## Given material
* begin *
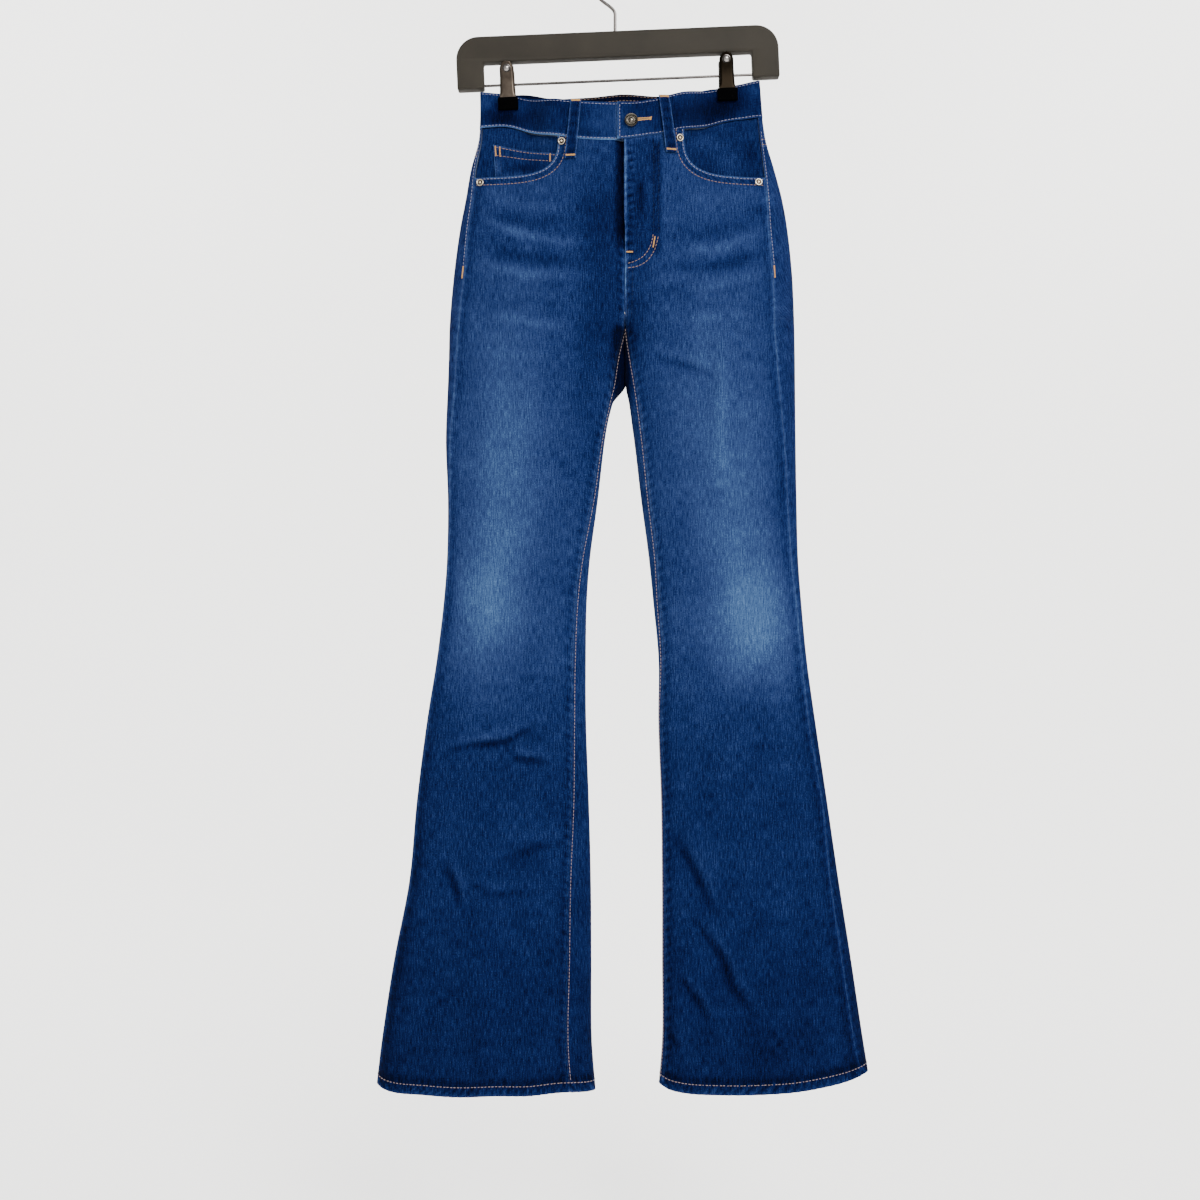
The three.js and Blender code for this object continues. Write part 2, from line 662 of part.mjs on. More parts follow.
// A turned cap that is seated on the cloth with its axis along the cloth's normal.
function stud(name, seat, profile, colour, finish) {
  const geometry = new THREE.LatheGeometry(profile, 20);
  const mesh = addPiece(name, geometry, colour, finish);
  mesh.position.copy(seat.point).addScaledVector(seat.normal, GAP);
  mesh.quaternion.setFromUnitVectors(new THREE.Vector3(0, 1, 0), seat.normal);
}

function capProfile(radius, height) {
  return [
    new THREE.Vector2(0, 0),
    new THREE.Vector2(radius, 0),
    new THREE.Vector2(radius, height * 0.45),
    new THREE.Vector2(radius * 0.78, height * 0.9),
    new THREE.Vector2(0, height),
  ];
}

// The hanger is built level about the middle of its bar's top, then tilted as it hangs.

function hangerFrame() {
  const { width, height, leg, drop, depth, corner } = BAR;
  const w = width / 2;
  const outline = new THREE.Shape();
  outline.moveTo(-w, -drop);
  outline.lineTo(-w, -corner);
  outline.absarc(-w + corner, -corner, corner, Math.PI, QUARTER, true);
  outline.lineTo(w - corner, 0);
  outline.absarc(w - corner, -corner, corner, QUARTER, 0, true);
  outline.lineTo(w, -drop);
  outline.lineTo(w - leg, -drop);
  outline.lineTo(w - leg, -height);
  outline.lineTo(-w + leg, -height);
  outline.lineTo(-w + leg, -drop);
  const frame = new THREE.ExtrudeGeometry(outline, { depth, bevelEnabled: false, curveSegments: 10 });
  frame.rotateX(QUARTER);
  frame.translate(0, depth / 2, 0);
  return frame;
}

// The side of a jaw, as y and z about the rod: its tip, its waist by the spring, and its spread top.
function jaw(face) {
  const wall = 1.2;
  const line = [[-5.7, CLIP.padTop + GAP], [-5.75, 0], [-7.6, 14], [-10.6, 28.5]];
  const outline = new THREE.Shape();
  line.forEach(([y, z], i) => (i === 0 ? outline.moveTo(y, z) : outline.lineTo(y, z)));
  [...line].reverse().forEach(([y, z]) => outline.lineTo(y - wall, z));
  const plate = new THREE.ExtrudeGeometry(outline, { depth: CLIP.width, bevelEnabled: false });
  plate.translate(0, 0, -CLIP.width / 2);
  plate.applyMatrix4(new THREE.Matrix4().set(0, 0, 1, 0, 1, 0, 0, 0, 0, 1, 0, 0, 0, 0, 0, 1));
  if (face === "back") plate.rotateZ(Math.PI);
  return plate;
}

function springBarrel() {
  const inner = ROD.radius + GAP;
  const profile = [[inner, -6], [5.4, -6], [5.4, 6], [inner, 6], [inner, -6]];
  const barrel = new THREE.LatheGeometry(profile.map(([r, y]) => new THREE.Vector2(r, y)), 20);
  barrel.rotateZ(QUARTER);
  return barrel;
}

function pad(face) {
  const near = CLIP.pinch + BAND_PROUD + GAP + 0.1;
  const block = new THREE.BoxGeometry(CLIP.padWidth, CLIP.padDepth, CLIP.padTop - CLIP.padBottom);
  const y = near + CLIP.padDepth / 2;
  block.translate(0, face === "front" ? -y : y, (CLIP.padTop + CLIP.padBottom) / 2);
  return block;
}

function hook() {
  const { radius, arc } = HOOK;
  const centreZ = radius - arc;
  const path = new THREE.CurvePath();
  const foot = new THREE.Vector3(0, 0, HANGER_TOP.z + 0.35);
  const bend = new THREE.Vector3(0, 0, -54);
  const turn = Math.PI + 0.12;
  const onArc = (angle) => new THREE.Vector3(arc * Math.cos(angle), 0, centreZ + arc * Math.sin(angle));
  path.add(new THREE.LineCurve3(foot, bend));
  const rising = new THREE.Vector3(0, 0, -43);
  const leaning = new THREE.Vector3(-21.5, 0, -40);
  path.add(new THREE.CubicBezierCurve3(bend, rising, leaning, onArc(turn)));
  const steps = 14;
  const points = [];
  for (let i = 0; i <= steps; i += 1) points.push(onArc(mix(turn, -0.5, i / steps)));
  path.add(new THREE.CatmullRomCurve3(points));
  const wire = new THREE.Shape();
  wire.absarc(0, 0, radius, 0, 2 * Math.PI, false);
  const sweep = { steps: 34, curveSegments: 5, extrudePath: path, bevelEnabled: false };
  return new THREE.ExtrudeGeometry(wire, sweep);
}

function buildHanger() {
  const place = new THREE.Group();
  place.position.set(HANGER_TOP.x, 0, HANGER_TOP.z);
  place.rotation.y = -HANGER_TILT;
  jeans.add(place);
  const metal = { roughness: 0.35, metalness: 1 };
  place.add(addPiece("hanger_frame", hangerFrame(), COLOURS.bar, { roughness: 0.5 }));
  const rodLength = BAR.width - 2 * BAR.leg - 2 * GAP;
  const rod = new THREE.CylinderGeometry(ROD.radius, ROD.radius, rodLength, 12);
  rod.rotateZ(QUARTER);
  rod.translate(0, 0, -ROD.below);
  place.add(addPiece("hanger_rod", rod, COLOURS.steel, metal));
  const swing = (ROD.below - (CLIP.padTop + CLIP.padBottom) / 2) * Math.sin(HANGER_TILT);
  for (const side of ["right", "left"]) {
    const clip = new THREE.Group();
    clip.position.set((CLIP_X[side] - HANGER_TOP.x - swing) / Math.cos(HANGER_TILT), 0, -ROD.below);
    place.add(clip);
    clip.add(addPiece(`clip_spring_${side}`, springBarrel(), COLOURS.steel, metal));
    for (const face of ["front", "back"]) {
      clip.add(addPiece(`clip_jaw_${side}_${face}`, jaw(face), COLOURS.clipMetal, metal));
      clip.add(addPiece(`clip_pad_${side}_${face}`, pad(face), COLOURS.pad, { roughness: 0.7 }));
    }
  }
  addPiece("hanger_hook", hook(), COLOURS.steel, metal);
}

// The garment, in the order in which it is sewn

for (const side of ["right", "left"]) {
  addPiece(`front_${side}`, cutFront(side), COLOURS.denim);
  addPiece(`pocket_facing_${side}`, pocketFacing(side), COLOURS.denim);
  addPiece(`back_${side}`, backPanel(side), COLOURS.denim);
  addPiece(`yoke_${side}`, yoke(side), COLOURS.denim);
  addPiece(`back_pocket_${side}`, backPocket(side), COLOURS.denim);
}
addPiece("coin_pocket", coinPocket(), COLOURS.denim);
addPiece("fly_shield", flyShield(), COLOURS.denim);
addPiece("waistband", waistband(), COLOURS.denimDark);
for (const [name, place] of Object.entries(BELT_LOOPS)) {
  addPiece(name, beltLoop(place), COLOURS.denimDark);
}
for (const [name, { side, x, z }] of Object.entries(RIVETS)) {
  const profile = capProfile(RIVET.radius, RIVET.height);
  stud(name, onFront(side, x, z, 0), profile, COLOURS.copper, { roughness: 0.4, metalness: 1 });
}
const buttonAngle = frontAngle("left", BUTTON.x, BUTTON.z);
const buttonProfile = capProfile(BUTTON.radius, BUTTON.height);
const buttonSeat = onBand("left", buttonAngle, BUTTON.z);
stud("button", buttonSeat, buttonProfile, COLOURS.brass, { roughness: 0.35, metalness: 1 });
buildHanger();

export default jeans;
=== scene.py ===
"""Flared five-pocket jeans that hang by the waistband from two clips of a trouser hanger.

The file follows the garment as it is sewn: front panels, pocket facings, backs, yokes, pockets, fly,
waistband, loops, studs, and then the hanger. Shapes are worked out in millimetres in the frame of the
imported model, and each mesh is stored in metres. "left" and "right" are the wearer's.
"""
import math

import bmesh
import bpy
import numpy as np
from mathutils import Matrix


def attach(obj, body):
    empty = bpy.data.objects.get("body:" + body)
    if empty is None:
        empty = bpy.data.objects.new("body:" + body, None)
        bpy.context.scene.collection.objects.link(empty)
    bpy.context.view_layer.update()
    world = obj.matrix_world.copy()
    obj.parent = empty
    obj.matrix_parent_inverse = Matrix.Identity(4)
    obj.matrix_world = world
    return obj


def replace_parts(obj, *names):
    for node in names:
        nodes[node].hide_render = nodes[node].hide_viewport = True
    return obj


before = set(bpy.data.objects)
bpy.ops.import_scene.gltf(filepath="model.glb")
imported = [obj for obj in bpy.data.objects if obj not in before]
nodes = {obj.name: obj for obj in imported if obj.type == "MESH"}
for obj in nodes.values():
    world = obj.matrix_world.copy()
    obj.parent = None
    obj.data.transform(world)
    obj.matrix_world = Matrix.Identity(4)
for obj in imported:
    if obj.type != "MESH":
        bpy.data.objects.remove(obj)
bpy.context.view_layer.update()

# The camera stands where the photographer stood, level with the middle of the picture and 1.6 m in
# front of the garment.
CAMERA_PLACE, CAMERA_LENS = (-0.01725, -1.6, -0.7269), 41.74
camera_data = bpy.data.cameras.new("camera")
camera_data.lens = CAMERA_LENS
camera_data.sensor_width = 36
camera = bpy.data.objects.new("camera", camera_data)
camera.location = CAMERA_PLACE
camera.rotation_euler = (math.pi / 2, 0, 0)
bpy.context.scene.collection.objects.link(camera)
bpy.context.scene.camera = camera

# The studio: a pale painted floor well below the hems that sweeps up into a wall far behind, white
# surroundings, a large soft lamp high on the right, a weak one behind, and two that light the wall.
FLOOR_Z, FLOOR_HALF, SWEEP_FROM_Y, SWEEP_RADIUS, WALL_TOP_Z = -1.62, 9, 2.4, 2.2, 6
FLOOR_COLOUR, SKY_COLOUR, SKY_STRENGTH = (0.92, 0.915, 0.90, 1), (0.96, 0.955, 0.945, 1), 0.95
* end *
## Set exercise
In the listing above, find the line with "const profile = capProfile(RIVET.radius, RIVET.height);" and the line with "from mathutils import Matrix", then print exactly those lines and every line between them.

## Worked solution
  const profile = capProfile(RIVET.radius, RIVET.height);
  stud(name, onFront(side, x, z, 0), profile, COLOURS.copper, { roughness: 0.4, metalness: 1 });
}
const buttonAngle = frontAngle("left", BUTTON.x, BUTTON.z);
const buttonProfile = capProfile(BUTTON.radius, BUTTON.height);
const buttonSeat = onBand("left", buttonAngle, BUTTON.z);
stud("button", buttonSeat, buttonProfile, COLOURS.brass, { roughness: 0.35, metalness: 1 });
buildHanger();

export default jeans;
=== scene.py ===
"""Flared five-pocket jeans that hang by the waistband from two clips of a trouser hanger.

The file follows the garment as it is sewn: front panels, pocket facings, backs, yokes, pockets, fly,
waistband, loops, studs, and then the hanger. Shapes are worked out in millimetres in the frame of the
imported model, and each mesh is stored in metres. "left" and "right" are the wearer's.
"""
import math

import bmesh
import bpy
import numpy as np
from mathutils import Matrix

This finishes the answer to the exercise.